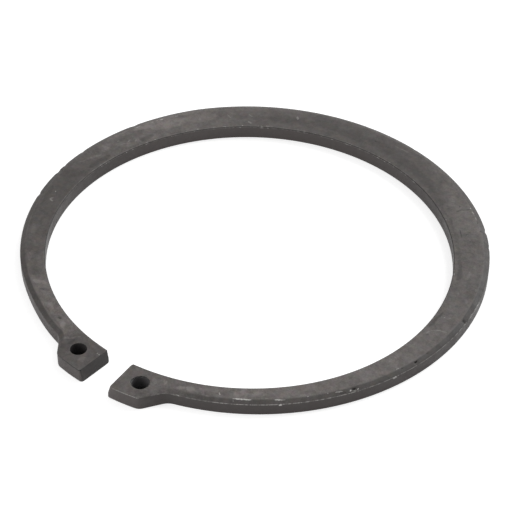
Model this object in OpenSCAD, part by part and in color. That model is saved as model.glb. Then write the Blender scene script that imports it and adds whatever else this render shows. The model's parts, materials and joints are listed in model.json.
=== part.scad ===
// External retaining ring: one piece of spring steel that snaps into a groove
// around a shaft. It is stamped from plate, so its section is a plain rectangle
// with one rolled-over edge, and it is widest at the back, opposite the gap.
// Origin: the bore's centre, on the underside. +Z is up, and the gap is at -Y.

/* [Plate and bore] */
// Diameter of the bore while the ring is unstressed
bore_d = 113; // [94:0.5:136]
// Thickness of the plate
thick = 4; // [3:0.1:5]

/* [Arms and back] */
// Radial width in the middle of the back, opposite the gap
back_w = 11.4; // [9.5:0.1:14]
// Radial width that the arms taper to at the gap
neck_w = 5.2; // [4.2:0.1:6.3]
// How far behind the bore's centre the arms' outer arc is centred
arm_shift = 3.5; // [2.9:0.05:4.3]
// How far behind the bore's centre the back's outer arc is centred
back_shift = 1.4; // [1:0.05:1.8]
// How far the stamped outer edge sits to the left of the bore
side_shift = 0.7; // [0:0.05:1]

/* [Gap and lugs] */
// Width of the gap between the two end faces, measured across the bore
gap = 8; // [5.5:0.1:11]
// Radial depth of a lug, from the bore to its outer arc
lug_depth = 10.3; // [8.6:0.1:12.4]
// Length of a lug's outer edge, from the end face to where the flank starts
lug_len = 8.9; // [7.4:0.1:10.7]
// Lean of a lug's flank away from the radius, in degrees
flank_lean = 48; // [40:1:57]
// Radius of a lug's outer corner, next to the flank
flank_corner_r = 1.4; // [0.4:0.1:2]
// Radius of a lug's outer corner, next to the gap
end_corner_r = 0.5; // [0.2:0.1:1]
// Radius inside the neck, where the flank runs into the arm
neck_r = 4.5; // [2.5:0.1:6]

/* [Plier holes] */
// Diameter of the hole in each lug
hole_d = 4.4; // [3.5:0.1:5.3]
// How far out from the bore each hole starts, before it is set off from the end face
hole_from_bore = 4.7; // [3.9:0.1:5.7]
// Distance of a hole's centre from the end face
hole_from_end = 6; // [5:0.1:7.2]

/* [Edges] */
// Width of the rolled-over band along the outer top edge
roll_w = 1.4; // [0.8:0.05:1.7]
// How far the rolled-over band drops at the wall
roll_drop = 0.65; // [0.3:0.05:0.9]
// Width of the small chamfer around the bore's top edge
bore_break = 0.15; // [0.05:0.05:0.5]

/* [Hidden] */

$fn = 360;
steel = [0.36, 0.34, 0.33];
// How far a cutting shape runs past the face that it cuts
past = 1;
// How far a round corner or hollow crosses the faces that it blends, which leaves
// a faint edge at each end of it, as stamping does
bite = 0.03;
// How far short of a lug's round corner its flank's rolled edge has run out, as a
// share of the corner's radius
run_out_share = 0.25;

// A point at a radius from the bore's centre, at an angle from the gap towards +X
function polar(radius, angle) = radius * [sin(angle), -cos(angle)];
// The unit direction square to the radius at that angle, pointing away from the gap
function square_to(angle) = [cos(angle), sin(angle)];

bore_r = bore_d / 2;
lug_r = bore_r + lug_depth;
arm_r = bore_r + neck_w + arm_shift;
back_r = bore_r + back_w - back_shift;
half_gap_angle = asin(gap / 2 / bore_r);
flank_angle = half_gap_angle + lug_len / lug_r * 180 / PI;
hole_at = polar(bore_r + hole_from_bore, half_gap_angle) + hole_from_end * square_to(half_gap_angle);

// How far a line runs, from a point and along a unit direction, to enter a circle
function run_in(from, along, centre, radius) =
    let (back = from - centre, lead = back * along)
    -lead - sqrt(lead * lead - back * back + radius * radius);
// How far it runs to come out of the circle on the other side
function run_out(from, along, centre, radius) =
    let (back = from - centre, lead = back * along)
    -lead + sqrt(lead * lead - back * back + radius * radius);

// The right-hand lug's flank: a straight line inwards from its sharp corner
flank_start = polar(lug_r, flank_angle);
flank_inward = -polar(1, flank_angle - flank_lean);
flank_outward = -flank_inward;
flank_normal = square_to(flank_angle - flank_lean);

// Centre of the round corner between the lug's outer arc and its flank
corner_from = flank_start - flank_corner_r * flank_normal;
corner_centre = corner_from
    + run_out(corner_from, flank_outward, [0, 0], lug_r - flank_corner_r) * flank_outward;

// Centre of the round corner between the end face and the lug's outer arc
end_centre = polar(lug_r - end_corner_r,
    half_gap_angle + asin(end_corner_r / (lug_r - end_corner_r)));

// Hollow in the neck: it blends the flank into the arm's outer arc. The arm's
// centre is off to the left, so the right and left necks differ a little.
function arm_centre(side) = [-side * side_shift, arm_shift];
function neck_on_flank(side) =
    let (from = flank_start + (neck_r - bite) * flank_normal)
    flank_start
        + run_in(from, flank_inward, arm_centre(side), arm_r + neck_r - bite) * flank_inward;
function neck_centre(side) = neck_on_flank(side) + (neck_r - bite) * flank_normal;

// A disc of the plate with its top edge rolled over
module rolled_disc(radius, shift) {
    translate([-side_shift, shift, 0]) {
        cylinder(h = thick - roll_drop, r = radius);
        translate([0, 0, thick - roll_drop])
            cylinder(h = roll_drop, r1 = radius, r2 = radius - roll_w);
    }
}

// The two arms and the back, before the bore is cut: both outer arcs bound them
module arms_and_back() {
    intersection() {
        rolled_disc(arm_r, arm_shift);
        rolled_disc(back_r, back_shift);
    }
}

// Outline of a right-hand lug and its neck. It reaches into the gap and the bore,
// which are cut afterwards.
module lug_outline(side) {
    difference() {
        intersection() {
            circle(r = lug_r);
            polygon([
                [0, 0],
                polar(lug_r + past, half_gap_angle / 2),
                flank_start + past * flank_outward,
                neck_on_flank(side),
                neck_centre(side)
            ]);
        }
        translate(neck_centre(side)) circle(r = neck_r);
    }
}

// What a round corner takes off, between the two directions that it turns through
module round_off(centre, radius, from, to) {
    reach = 2 * radius;
    translate([centre[0], centre[1], -past])
        linear_extrude(thick + 2 * past)
            difference() {
                polygon([[0, 0], reach * from, 2 * reach * (from + to) / norm(from + to), reach * to]);
                circle(r = radius + bite);
            }
}

// The rolled edge follows the neck at full width
module neck_roll(side) {
    translate([neck_centre(side)[0], neck_centre(side)[1], thick - roll_drop])
        cylinder(h = roll_drop, r1 = neck_r, r2 = neck_r + roll_w);
}

// Along the flank the rolled edge runs out, and it is gone before the lug's corner
module flank_roll(side) {
    roll_end = corner_centre + flank_corner_r * (flank_normal + run_out_share * flank_inward);
    run = norm(neck_on_flank(side) - roll_end);
    turn = atan(roll_w / run);
    tilt = atan(roll_drop / (roll_w * cos(turn)));
    translate([roll_end[0], roll_end[1], thick])
        rotate([0, 0, atan2(flank_inward[1], flank_inward[0])])
            intersection() {
                translate([-past, -past, -thick / 2])
                    cube([run + past, roll_w + 2 * past, thick]);
                rotate([0, 0, turn])
                    rotate([tilt, 0, 0])
                        translate([-run, -2 * thick, 0]) cube([3 * run, 4 * thick, thick]);
            }
}

// A right-hand lug with its neck. Its side is 1 where it stays on the right, and
// -1 where it is about to be mirrored to the left.
module lug(side) {
    difference() {
        linear_extrude(thick) lug_outline(side);
        neck_roll(side);
        flank_roll(side);
        round_off(corner_centre, flank_corner_r, corner_centre / norm(corner_centre), flank_normal);
        round_off(end_centre, end_corner_r, end_centre / norm(end_centre), -square_to(half_gap_angle));
    }
}

// The hole through each lug, for the pliers
module plier_holes() {
    for (side = [1, -1])
        translate([side * hole_at[0], hole_at[1], -past])
            cylinder(h = thick + 2 * past, d = hole_d);
}

// The wedge of plate that is missing between the two end faces
module gap_cut() {
    reach = 2 * lug_r;
    translate([0, 0, -past])
        linear_extrude(thick + 2 * past)
            polygon([[0, 0], polar(reach, -half_gap_angle), polar(reach, half_gap_angle)]);
}

// The bore, with the small chamfer around its top edge
module bore_cut() {
    translate([0, 0, -past]) cylinder(h = thick + 2 * past, r = bore_r);
    translate([0, 0, thick - bore_break])
        cylinder(h = bore_break + past, r1 = bore_r, r2 = bore_r + bore_break + past);
}

module ring() {
    color(steel)
        difference() {
            union() {
                arms_and_back();
                lug(1);
                mirror([1, 0, 0]) lug(-1);
            }
            plier_holes();
            gap_cut();
            bore_cut();
        }
}

ring();
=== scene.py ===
# Looks of an external retaining ring: one piece of phosphated spring steel, lying flat
# on a pale floor. Its outer top edge is rolled over, two lugs with plier holes face
# each other across the gap, and the years have left scuffs, nicks and rubbed edges.

import json
import math
import random

import bmesh
import bpy
from mathutils import Matrix, Vector


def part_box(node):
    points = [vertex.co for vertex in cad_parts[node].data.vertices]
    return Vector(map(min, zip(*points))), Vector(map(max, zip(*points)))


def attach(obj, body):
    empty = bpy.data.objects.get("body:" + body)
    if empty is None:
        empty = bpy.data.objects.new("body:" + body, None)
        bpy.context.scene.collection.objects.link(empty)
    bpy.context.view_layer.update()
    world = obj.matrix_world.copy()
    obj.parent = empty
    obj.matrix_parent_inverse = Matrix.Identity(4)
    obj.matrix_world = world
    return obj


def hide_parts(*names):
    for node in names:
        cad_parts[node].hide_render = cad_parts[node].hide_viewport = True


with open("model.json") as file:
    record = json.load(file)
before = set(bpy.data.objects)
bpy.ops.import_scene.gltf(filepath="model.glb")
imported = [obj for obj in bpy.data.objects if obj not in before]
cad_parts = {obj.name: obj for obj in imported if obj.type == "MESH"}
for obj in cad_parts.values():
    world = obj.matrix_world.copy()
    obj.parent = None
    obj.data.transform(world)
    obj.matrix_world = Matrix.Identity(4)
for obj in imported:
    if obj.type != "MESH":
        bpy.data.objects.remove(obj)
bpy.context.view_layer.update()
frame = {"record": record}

MM = 0.001

# Points nearer to each other than this are one point
SAME_POINT = 0.001 * MM

# ---- Sizes of the ring, from the frame where it states them ------------------------

MOUNTS = {mount["name"]: mount for mount in frame["record"]["mounts"]}
BORE_R = MOUNTS["shaft_bore"]["dims"]["r_mm"] * MM
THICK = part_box("ring")[1].z
# Radii of the outer edge at the lugs, along the arms and around the back
LUG_R = BORE_R + 10.3 * MM
ARM_R = BORE_R + 8.69 * MM
BACK_R = BORE_R + 10.0 * MM
# The arms' and the back's circles are centred left of the bore's axis, and behind it
SIDE_SHIFT = 0.7 * MM
ARM_SHIFT = 3.5 * MM
BACK_SHIFT = 1.4 * MM
# The gap, and a lug's length around its outer edge, from the gap to its flank
GAP = 8 * MM
LUG_LEN = 8.9 * MM
# The rolled edge's width from above and its drop, and how far the bore's top edge is broken
ROLL_W = 1.4 * MM
ROLL_DROP = 0.65 * MM
BORE_EDGE = 0.22 * MM

# How far the section's other corners are rounded: the rolled edge's crest, the crisp edge
# below it, and the underside's
CREST_ROUND = 0.45 * MM
CRISP_ROUND = 0.06 * MM
FOOT_ROUND = 0.08 * MM
# How much of the rolled edge is left along a lug's outer edge, where it stays sharp
SHARP_SHARE = 0.1
# Width of the section before it is fitted to the outline, and the widths next to its
# two edges that keep their size there
SECTION_W = 10 * MM
KEPT_AT_BORE = 0.5 * MM
KEPT_AT_EDGE = 2.0 * MM
# Edges of the section that are longer than each length get that many cuts, in turn
SECTION_CUTS = ((2.5 * MM, 7), (0.9 * MM, 1))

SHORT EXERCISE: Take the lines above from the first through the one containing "side_shift = 0.7; // [0:0.05:1]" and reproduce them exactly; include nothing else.

SOLUTION FOR THIS TASK:
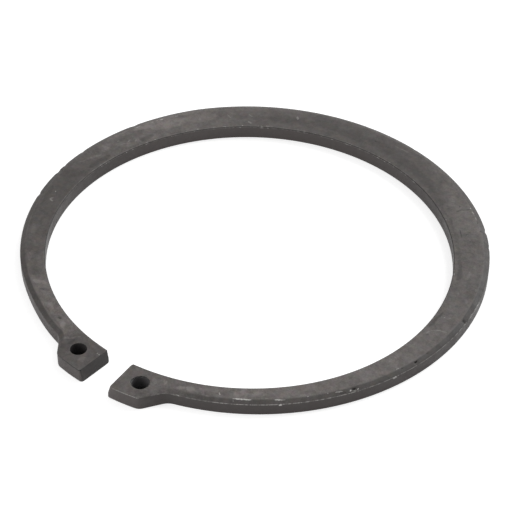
Model this object in OpenSCAD, part by part and in color. That model is saved as model.glb. Then write the Blender scene script that imports it and adds whatever else this render shows. The model's parts, materials and joints are listed in model.json.
=== part.scad ===
// External retaining ring: one piece of spring steel that snaps into a groove
// around a shaft. It is stamped from plate, so its section is a plain rectangle
// with one rolled-over edge, and it is widest at the back, opposite the gap.
// Origin: the bore's centre, on the underside. +Z is up, and the gap is at -Y.

/* [Plate and bore] */
// Diameter of the bore while the ring is unstressed
bore_d = 113; // [94:0.5:136]
// Thickness of the plate
thick = 4; // [3:0.1:5]

/* [Arms and back] */
// Radial width in the middle of the back, opposite the gap
back_w = 11.4; // [9.5:0.1:14]
// Radial width that the arms taper to at the gap
neck_w = 5.2; // [4.2:0.1:6.3]
// How far behind the bore's centre the arms' outer arc is centred
arm_shift = 3.5; // [2.9:0.05:4.3]
// How far behind the bore's centre the back's outer arc is centred
back_shift = 1.4; // [1:0.05:1.8]
// How far the stamped outer edge sits to the left of the bore
side_shift = 0.7; // [0:0.05:1]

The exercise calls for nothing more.